Supplied material:
--------------------

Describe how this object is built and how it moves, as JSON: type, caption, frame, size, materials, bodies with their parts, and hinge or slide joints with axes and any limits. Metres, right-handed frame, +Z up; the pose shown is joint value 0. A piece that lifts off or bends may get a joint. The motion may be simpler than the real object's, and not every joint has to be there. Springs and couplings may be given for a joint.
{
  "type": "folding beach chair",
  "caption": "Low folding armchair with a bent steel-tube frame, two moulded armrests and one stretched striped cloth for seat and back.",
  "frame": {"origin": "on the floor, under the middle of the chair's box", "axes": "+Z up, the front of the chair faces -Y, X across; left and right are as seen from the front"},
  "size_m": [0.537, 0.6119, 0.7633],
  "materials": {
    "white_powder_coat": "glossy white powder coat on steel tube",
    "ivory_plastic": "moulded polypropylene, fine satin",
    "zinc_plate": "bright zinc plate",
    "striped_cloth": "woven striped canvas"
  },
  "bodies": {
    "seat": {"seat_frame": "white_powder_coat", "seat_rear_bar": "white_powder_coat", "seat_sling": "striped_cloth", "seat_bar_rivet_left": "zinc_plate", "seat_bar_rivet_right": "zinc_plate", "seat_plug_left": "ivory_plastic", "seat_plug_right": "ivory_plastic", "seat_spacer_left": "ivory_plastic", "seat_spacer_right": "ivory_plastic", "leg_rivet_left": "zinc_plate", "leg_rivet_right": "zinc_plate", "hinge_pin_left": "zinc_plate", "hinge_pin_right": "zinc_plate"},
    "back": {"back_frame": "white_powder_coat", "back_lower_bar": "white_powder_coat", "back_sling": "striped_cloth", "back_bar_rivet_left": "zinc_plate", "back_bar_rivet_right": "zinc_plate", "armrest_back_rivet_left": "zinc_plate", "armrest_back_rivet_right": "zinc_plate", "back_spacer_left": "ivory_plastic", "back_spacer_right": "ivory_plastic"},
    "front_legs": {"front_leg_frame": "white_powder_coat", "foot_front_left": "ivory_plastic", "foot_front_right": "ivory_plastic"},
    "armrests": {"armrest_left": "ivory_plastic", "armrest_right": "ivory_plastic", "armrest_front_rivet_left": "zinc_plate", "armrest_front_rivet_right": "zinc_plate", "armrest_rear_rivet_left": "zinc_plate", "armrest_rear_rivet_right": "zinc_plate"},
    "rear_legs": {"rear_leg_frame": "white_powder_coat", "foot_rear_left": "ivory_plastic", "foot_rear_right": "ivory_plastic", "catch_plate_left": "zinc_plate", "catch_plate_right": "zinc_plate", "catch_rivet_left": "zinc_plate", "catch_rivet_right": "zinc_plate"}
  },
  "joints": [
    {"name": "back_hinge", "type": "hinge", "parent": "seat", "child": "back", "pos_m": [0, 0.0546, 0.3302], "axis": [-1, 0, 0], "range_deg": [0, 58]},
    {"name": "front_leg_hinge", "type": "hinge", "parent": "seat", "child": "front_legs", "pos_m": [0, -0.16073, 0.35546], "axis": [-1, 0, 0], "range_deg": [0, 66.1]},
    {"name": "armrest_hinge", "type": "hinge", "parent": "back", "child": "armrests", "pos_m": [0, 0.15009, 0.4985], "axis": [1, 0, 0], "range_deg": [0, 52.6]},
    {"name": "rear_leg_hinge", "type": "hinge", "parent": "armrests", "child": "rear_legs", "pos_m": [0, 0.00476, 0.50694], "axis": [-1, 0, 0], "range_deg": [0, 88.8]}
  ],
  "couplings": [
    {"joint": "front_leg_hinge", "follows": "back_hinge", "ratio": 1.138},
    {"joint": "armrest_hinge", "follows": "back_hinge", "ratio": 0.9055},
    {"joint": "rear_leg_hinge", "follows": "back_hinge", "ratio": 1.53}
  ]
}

--------------------

Set task:
Your task is to quote the listing above word for word.

The completed task:
Describe how this object is built and how it moves, as JSON: type, caption, frame, size, materials, bodies with their parts, and hinge or slide joints with axes and any limits. Metres, right-handed frame, +Z up; the pose shown is joint value 0. A piece that lifts off or bends may get a joint. The motion may be simpler than the real object's, and not every joint has to be there. Springs and couplings may be given for a joint.
{
  "type": "folding beach chair",
  "caption": "Low folding armchair with a bent steel-tube frame, two moulded armrests and one stretched striped cloth for seat and back.",
  "frame": {"origin": "on the floor, under the middle of the chair's box", "axes": "+Z up, the front of the chair faces -Y, X across; left and right are as seen from the front"},
  "size_m": [0.537, 0.6119, 0.7633],
  "materials": {
    "white_powder_coat": "glossy white powder coat on steel tube",
    "ivory_plastic": "moulded polypropylene, fine satin",
    "zinc_plate": "bright zinc plate",
    "striped_cloth": "woven striped canvas"
  },
  "bodies": {
    "seat": {"seat_frame": "white_powder_coat", "seat_rear_bar": "white_powder_coat", "seat_sling": "striped_cloth", "seat_bar_rivet_left": "zinc_plate", "seat_bar_rivet_right": "zinc_plate", "seat_plug_left": "ivory_plastic", "seat_plug_right": "ivory_plastic", "seat_spacer_left": "ivory_plastic", "seat_spacer_right": "ivory_plastic", "leg_rivet_left": "zinc_plate", "leg_rivet_right": "zinc_plate", "hinge_pin_left": "zinc_plate", "hinge_pin_right": "zinc_plate"},
    "back": {"back_frame": "white_powder_coat", "back_lower_bar": "white_powder_coat", "back_sling": "striped_cloth", "back_bar_rivet_left": "zinc_plate", "back_bar_rivet_right": "zinc_plate", "armrest_back_rivet_left": "zinc_plate", "armrest_back_rivet_right": "zinc_plate", "back_spacer_left": "ivory_plastic", "back_spacer_right": "ivory_plastic"},
    "front_legs": {"front_leg_frame": "white_powder_coat", "foot_front_left": "ivory_plastic", "foot_front_right": "ivory_plastic"},
    "armrests": {"armrest_left": "ivory_plastic", "armrest_right": "ivory_plastic", "armrest_front_rivet_left": "zinc_plate", "armrest_front_rivet_right": "zinc_plate", "armrest_rear_rivet_left": "zinc_plate", "armrest_rear_rivet_right": "zinc_plate"},
    "rear_legs": {"rear_leg_frame": "white_powder_coat", "foot_rear_left": "ivory_plastic", "foot_rear_right": "ivory_plastic", "catch_plate_left": "zinc_plate", "catch_plate_right": "zinc_plate", "catch_rivet_left": "zinc_plate", "catch_rivet_right": "zinc_plate"}
  },
  "joints": [
    {"name": "back_hinge", "type": "hinge", "parent": "seat", "child": "back", "pos_m": [0, 0.0546, 0.3302], "axis": [-1, 0, 0], "range_deg": [0, 58]},
    {"name": "front_leg_hinge", "type": "hinge", "parent": "seat", "child": "front_legs", "pos_m": [0, -0.16073, 0.35546], "axis": [-1, 0, 0], "range_deg": [0, 66.1]},
    {"name": "armrest_hinge", "type": "hinge", "parent": "back", "child": "armrests", "pos_m": [0, 0.15009, 0.4985], "axis": [1, 0, 0], "range_deg": [0, 52.6]},
    {"name": "rear_leg_hinge", "type": "hinge", "parent": "armrests", "child": "rear_legs", "pos_m": [0, 0.00476, 0.50694], "axis": [-1, 0, 0], "range_deg": [0, 88.8]}
  ],
  "couplings": [
    {"joint": "front_leg_hinge", "follows": "back_hinge", "ratio": 1.138},
    {"joint": "armrest_hinge", "follows": "back_hinge", "ratio": 0.9055},
    {"joint": "rear_leg_hinge", "follows": "back_hinge", "ratio": 1.53}
  ]
}